Schomann richtete am Donnerstag im Landkreis auch Vorwürfe gegen Ministerpräsidentin Manuela Schwesig (SPD). Diese habe im NDR eine zuvor schriftlich erteilte Zustimmung des Landes zum Bau der Flüchtlingsunterkunft für 400 Personen aus seiner Sicht mündlich widerrufen. Er bezog sich dabei auf die vom Land genehmigte Finanzierung für das Bauvorhaben in Upahl. Er habe sich daher an die Ministerpräsidentin gewandt, bisher jedoch noch keine Antwort erhalten.

Auf Antrag der Linksfraktion beschloss der Kreistag am Abend, eine Reduzierung der Größe der Flüchtlingsunterkunft in Upahl auf 200 Personen zu fordern. „Wir brauchen eine Reduzierung, wir müssen der Kommune ein klares Signal senden“, so der Linken-Abgeordnete Horst Krumpen. Die SPD betonte, dass dies jedoch nur möglich sei, wenn die anderen Gemeinden im Kreis sich solidarisch zeigen und weitere Kapazitäten bereitstellen. Die Grünen regten an, dass der Kreis statt auf Container künftig auf Bauweisen setzt, die eine bessere Nachnutzung ermöglichen.

Insgesamt sieht Schomann bei der Suche nach alternativen Standorten zu Upahl dem bisherigen Stand nach erste Lichtblicke. Es seien Vorschläge für die Nutzung weiterer Grundstücke im Kreis gesammelt worden und er habe die Hoffnung, Upahl schnell entlasten zu können.

Der kurzfristige Bedarf für zusätzliche Unterkünfte im Kreis besteht derweil weiter. Weil im gesamten Landkreis aktuell keine Kapazitäten mehr verfügbar sind, hat das Land die Verteilung von Geflüchteten nach Nordwestmecklenburg temporär eingestellt.

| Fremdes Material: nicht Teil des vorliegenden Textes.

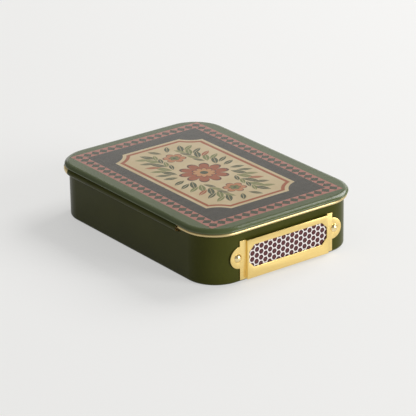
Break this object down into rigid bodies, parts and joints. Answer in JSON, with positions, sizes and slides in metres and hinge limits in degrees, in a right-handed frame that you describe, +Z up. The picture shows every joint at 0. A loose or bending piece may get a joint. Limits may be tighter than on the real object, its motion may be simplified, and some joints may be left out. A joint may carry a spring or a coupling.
{
  "type": "match tin",
  "caption": "Flat hinged tin with rounded corners for matches, with a striker card that slides into a riveted frame on one end.",
  "frame": {"origin": "middle of the tray's underside, midway between the end walls and between the front and hinge walls", "axes": "+Z up, +X along the long sides away from the card frame, +Y towards the hinge"},
  "size_m": [0.1174, 0.0848, 0.026],
  "materials": {
    "printed_tinplate": "satin varnish",
    "lid_tinplate": "satin varnish",
    "steel_wire": "drawn",
    "sheet_brass": "satin",
    "rivet_brass": "polished",
    "striker_board": "printed"
  },
  "bodies": {
    "tin_body": {"tray": "printed_tinplate", "hinge_wire": "steel_wire", "card_frame": "sheet_brass", "rivet_rear": "rivet_brass", "rivet_front": "rivet_brass"},
    "tin_lid": {"lid": "lid_tinplate"},
    "striker": {"striker_card": "striker_board"}
  },
  "joints": [
    {"name": "lid_hinge", "type": "hinge", "parent": "tin_body", "child": "tin_lid", "pos_m": [0, 0.0409, 0.02261], "axis": [-1, 0, 0], "range_deg": [0, 110]},
    {"name": "card_slide", "type": "slide", "parent": "tin_body", "child": "striker", "axis": [0, 0, 1], "range_m": [0, 0.004]}
  ]
}
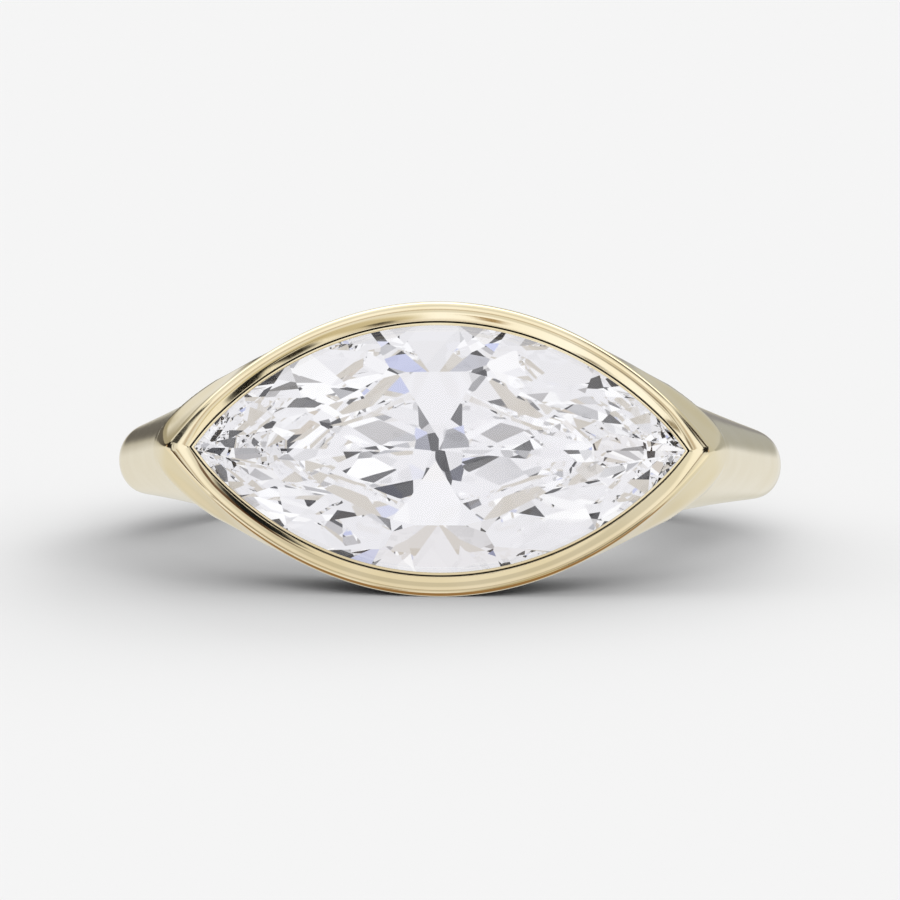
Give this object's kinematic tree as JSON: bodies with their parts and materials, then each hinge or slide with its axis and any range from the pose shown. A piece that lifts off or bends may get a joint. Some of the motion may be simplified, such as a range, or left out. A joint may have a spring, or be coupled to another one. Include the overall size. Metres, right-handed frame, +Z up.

Der Kreis müsse die Quote jedoch dem Innenministerium zufolge im Nachhinein erfüllen.

Die Kreistagssitzung wurde auch am Donnerstag erneut von Protesten der Bürger Upahls begleitet. Dies war auch bei den vergangenen Sitzungen der Fall, hier kam es teils zu tumultartigen Szenen. Nach Angaben der Polizei waren am Donnerstag in der Spitze über 200 Menschen vor Ort - lautstark aber friedlich. Auch für den Freitag ist in Grevesmühlen eine Demonstration auf dem Marktplatz geplant.